_Information shown_.
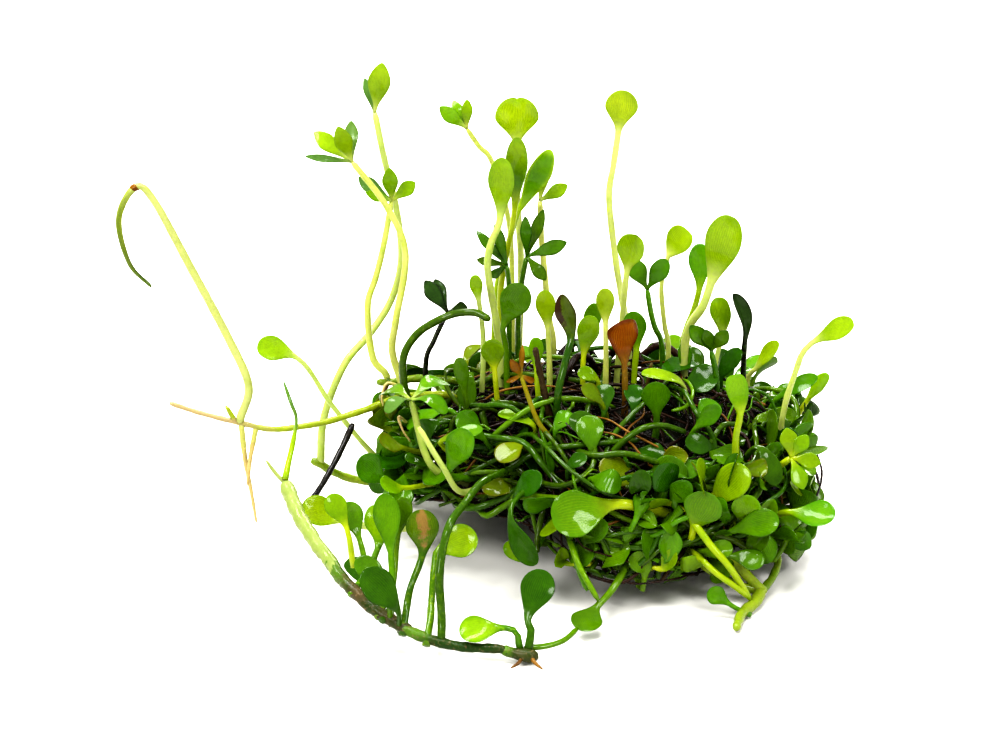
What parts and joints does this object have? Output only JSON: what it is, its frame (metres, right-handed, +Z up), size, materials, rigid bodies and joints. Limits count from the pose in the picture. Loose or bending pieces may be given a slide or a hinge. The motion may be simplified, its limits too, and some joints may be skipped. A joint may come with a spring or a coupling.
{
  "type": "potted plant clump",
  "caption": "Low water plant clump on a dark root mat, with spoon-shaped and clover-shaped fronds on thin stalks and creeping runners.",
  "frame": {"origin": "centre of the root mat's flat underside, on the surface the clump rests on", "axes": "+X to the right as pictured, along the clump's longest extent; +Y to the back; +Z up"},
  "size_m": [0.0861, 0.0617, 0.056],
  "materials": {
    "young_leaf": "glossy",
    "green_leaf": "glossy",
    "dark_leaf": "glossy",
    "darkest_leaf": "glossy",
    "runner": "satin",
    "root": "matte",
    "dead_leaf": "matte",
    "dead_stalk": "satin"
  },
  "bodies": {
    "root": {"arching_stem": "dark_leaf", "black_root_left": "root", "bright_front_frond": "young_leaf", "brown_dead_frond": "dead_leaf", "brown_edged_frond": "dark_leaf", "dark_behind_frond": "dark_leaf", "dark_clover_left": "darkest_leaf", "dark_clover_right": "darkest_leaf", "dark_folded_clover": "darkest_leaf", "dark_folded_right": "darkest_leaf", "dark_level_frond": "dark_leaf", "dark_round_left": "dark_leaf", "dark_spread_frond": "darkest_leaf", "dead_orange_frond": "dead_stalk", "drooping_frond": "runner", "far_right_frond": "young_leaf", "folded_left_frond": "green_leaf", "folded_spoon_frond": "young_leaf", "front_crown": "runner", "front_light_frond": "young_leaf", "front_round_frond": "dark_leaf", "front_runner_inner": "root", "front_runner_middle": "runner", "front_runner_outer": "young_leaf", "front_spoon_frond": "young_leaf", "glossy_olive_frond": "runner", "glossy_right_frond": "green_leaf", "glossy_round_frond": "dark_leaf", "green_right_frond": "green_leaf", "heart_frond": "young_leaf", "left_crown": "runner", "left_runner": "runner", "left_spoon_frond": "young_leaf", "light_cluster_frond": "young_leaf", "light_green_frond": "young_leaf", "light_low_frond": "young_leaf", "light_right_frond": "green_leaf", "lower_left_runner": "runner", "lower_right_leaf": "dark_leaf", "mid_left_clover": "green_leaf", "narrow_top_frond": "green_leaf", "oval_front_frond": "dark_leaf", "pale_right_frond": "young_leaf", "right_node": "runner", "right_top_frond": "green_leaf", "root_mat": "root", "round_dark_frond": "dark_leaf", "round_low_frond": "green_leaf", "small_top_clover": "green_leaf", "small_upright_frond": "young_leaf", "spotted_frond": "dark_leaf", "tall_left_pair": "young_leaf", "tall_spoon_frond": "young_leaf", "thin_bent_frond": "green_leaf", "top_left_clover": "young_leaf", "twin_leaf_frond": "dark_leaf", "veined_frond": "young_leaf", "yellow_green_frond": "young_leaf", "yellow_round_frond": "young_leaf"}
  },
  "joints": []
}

_Task to complete_. Return the listing above word for word.

_The answer_.
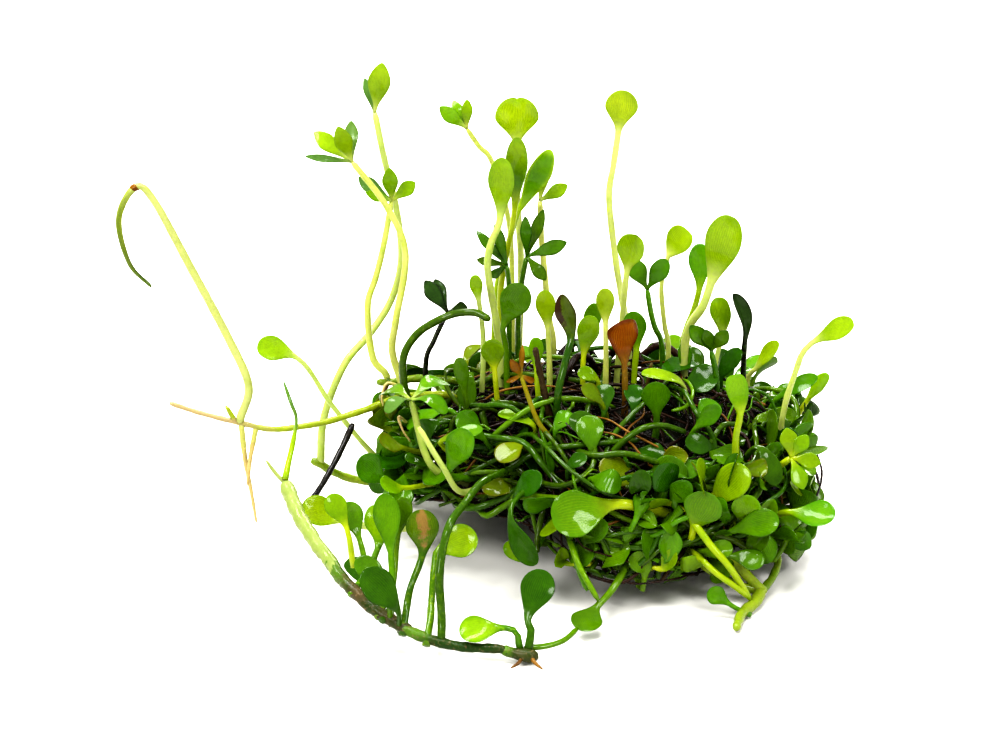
What parts and joints does this object have? Output only JSON: what it is, its frame (metres, right-handed, +Z up), size, materials, rigid bodies and joints. Limits count from the pose in the picture. Loose or bending pieces may be given a slide or a hinge. The motion may be simplified, its limits too, and some joints may be skipped. A joint may come with a spring or a coupling.
{
  "type": "potted plant clump",
  "caption": "Low water plant clump on a dark root mat, with spoon-shaped and clover-shaped fronds on thin stalks and creeping runners.",
  "frame": {"origin": "centre of the root mat's flat underside, on the surface the clump rests on", "axes": "+X to the right as pictured, along the clump's longest extent; +Y to the back; +Z up"},
  "size_m": [0.0861, 0.0617, 0.056],
  "materials": {
    "young_leaf": "glossy",
    "green_leaf": "glossy",
    "dark_leaf": "glossy",
    "darkest_leaf": "glossy",
    "runner": "satin",
    "root": "matte",
    "dead_leaf": "matte",
    "dead_stalk": "satin"
  },
  "bodies": {
    "root": {"arching_stem": "dark_leaf", "black_root_left": "root", "bright_front_frond": "young_leaf", "brown_dead_frond": "dead_leaf", "brown_edged_frond": "dark_leaf", "dark_behind_frond": "dark_leaf", "dark_clover_left": "darkest_leaf", "dark_clover_right": "darkest_leaf", "dark_folded_clover": "darkest_leaf", "dark_folded_right": "darkest_leaf", "dark_level_frond": "dark_leaf", "dark_round_left": "dark_leaf", "dark_spread_frond": "darkest_leaf", "dead_orange_frond": "dead_stalk", "drooping_frond": "runner", "far_right_frond": "young_leaf", "folded_left_frond": "green_leaf", "folded_spoon_frond": "young_leaf", "front_crown": "runner", "front_light_frond": "young_leaf", "front_round_frond": "dark_leaf", "front_runner_inner": "root", "front_runner_middle": "runner", "front_runner_outer": "young_leaf", "front_spoon_frond": "young_leaf", "glossy_olive_frond": "runner", "glossy_right_frond": "green_leaf", "glossy_round_frond": "dark_leaf", "green_right_frond": "green_leaf", "heart_frond": "young_leaf", "left_crown": "runner", "left_runner": "runner", "left_spoon_frond": "young_leaf", "light_cluster_frond": "young_leaf", "light_green_frond": "young_leaf", "light_low_frond": "young_leaf", "light_right_frond": "green_leaf", "lower_left_runner": "runner", "lower_right_leaf": "dark_leaf", "mid_left_clover": "green_leaf", "narrow_top_frond": "green_leaf", "oval_front_frond": "dark_leaf", "pale_right_frond": "young_leaf", "right_node": "runner", "right_top_frond": "green_leaf", "root_mat": "root", "round_dark_frond": "dark_leaf", "round_low_frond": "green_leaf", "small_top_clover": "green_leaf", "small_upright_frond": "young_leaf", "spotted_frond": "dark_leaf", "tall_left_pair": "young_leaf", "tall_spoon_frond": "young_leaf", "thin_bent_frond": "green_leaf", "top_left_clover": "young_leaf", "twin_leaf_frond": "dark_leaf", "veined_frond": "young_leaf", "yellow_green_frond": "young_leaf", "yellow_round_frond": "young_leaf"}
  },
  "joints": []
}